Trovy is trying to do more than issue a financing product. The startup says it wants to become what it calls a “financial home base” for homeowners, pairing access to home equity with software and services built around the home itself. That includes a homeowner hub with maintenance reminders, storage for warranties and insurance documents, home records, and tips to help users manage and protect their property’s value. It is pairing that with a rewards program centered on homeowner spending categories.
“We are building the platform homeowners have never had — one that helps them manage and enjoy their home, and leverage their equity for low-cost financing, whether that’s handling the costs of homeownership or funding the rest of their lives,” said Ashley Harris, Trovy co-founder and COO. “We want Trovy to be the home base for every homeowner. Once you have it, you won’t want to own a home without it.”
The company is already preparing to widen that product set. Trovy plans to launch a second offering this summer called the 1Loan, a HELOC aimed at home purchases and refinances. The idea is to meet borrowers at the point they are buying or refinancing a home, then keep them inside the Trovy ecosystem with ongoing access to equity for future spending, renovations, or debt consolidation.
With $15 Million in Funding, FinTech Startup Trovy Wants to Help Homeowners Replace Credit Card Debt With Home Equity
That broader platform ambition is part of what investors are buying into. Home equity is one of the largest pools of consumer wealth in the U.S., yet the products tied to it have long felt slower, more rigid, and harder to use than other forms of credit. Trovy is betting that homeowners want something more flexible than a traditional mortgage or HELOC, especially if it can lower borrowing costs without requiring a separate loan every time cash is tight.
“TJ and Ashley have built something rare, and they have the backgrounds to match,” said Henry Toole, partner at Left Lane Capital. “The team has a wealth of fintech experience from Figure, SoFi, and JPMorgan. Home equity is one of the largest and most underutilized categories in consumer finance, and we believe Trovy is building the definitive modern platform for it. We’re proud to lead this round as they scale.”
Kleiner Perkins partner Leigh Marie Braswell framed the opportunity in similar terms, arguing that most Americans’ biggest asset remains separate from the day-to-day financial products they use. “TJ, Ashley, and the Trovy team are building for a simple but enormous reality: for most Americans, the home is their largest asset, yet the financial products around homeownership still feel fragmented, slow, and expensive,” Braswell said. “Trovy is turning home equity into something homeowners can actually use in everyday life. We’ve believed in this team from the beginning, and we’re thrilled to continue supporting them.”

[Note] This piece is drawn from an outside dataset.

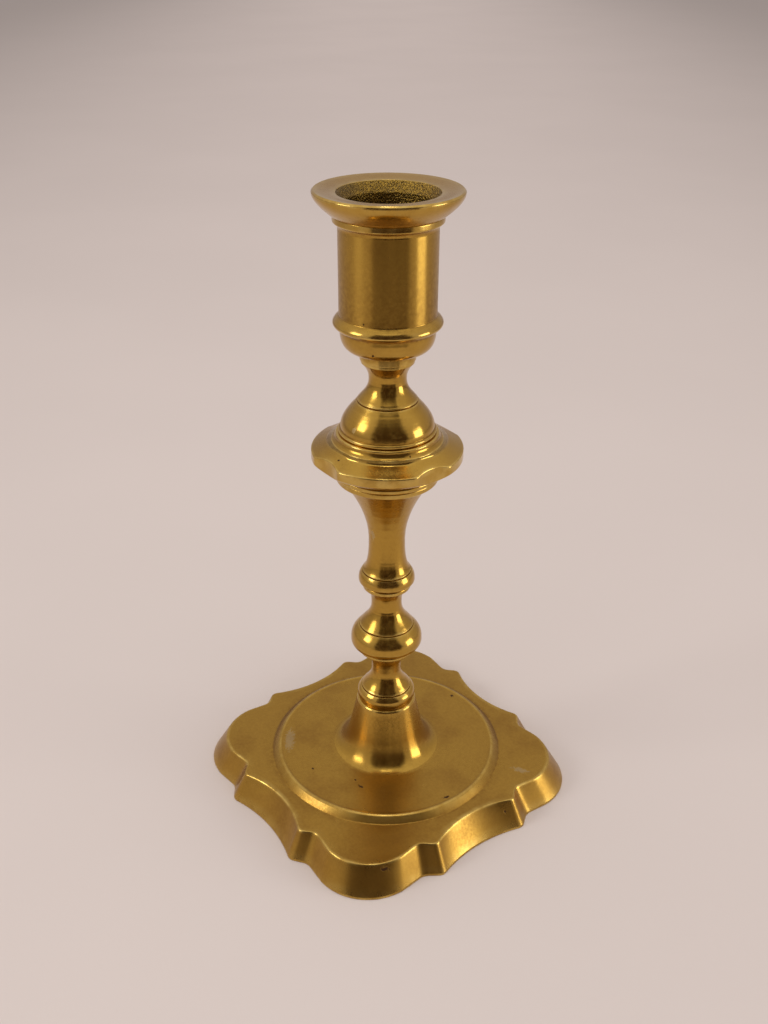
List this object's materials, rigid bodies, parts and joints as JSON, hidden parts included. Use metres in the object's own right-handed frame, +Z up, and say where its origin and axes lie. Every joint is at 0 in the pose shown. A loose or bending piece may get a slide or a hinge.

Trovy says it has moved quickly since launch. The company, founded less than 18 months ago, is now live in 27 states and licensed in 30. It launched its first product in June 2025, about eight months after the company was formed. Trovy says its structure sets it apart from many fintech startups that rely heavily on bank partnerships to deliver financial products. The company is a licensed consumer lender, which gives it more direct control over underwriting, product design, and the borrower experience. Its Trovy card is issued by Cross River Bank under a Mastercard license.
The bigger question is whether consumers will be comfortable blending everyday spending with home-secured borrowing. Home equity can be a powerful source of lower-cost capital, but it comes with a different level of risk than a standard credit card balance. Borrowers who fall behind are no longer dealing with unsecured debt. Their home is part of the equation. Trovy’s challenge will be convincing homeowners that the savings are worth it, and that the convenience of using equity more like a spending account does not encourage the same cycle of overborrowing that credit cards often do.
Still, the market Trovy is chasing is hard to ignore. Tens of millions of Americans own homes, many are rich in equity but stretched on cash flow, and traditional consumer debt has rarely been more expensive. If Trovy can make home equity feel as easy to use as a credit card without making it feel reckless, it may have found a timely opening in one of the most stubborn corners of consumer finance.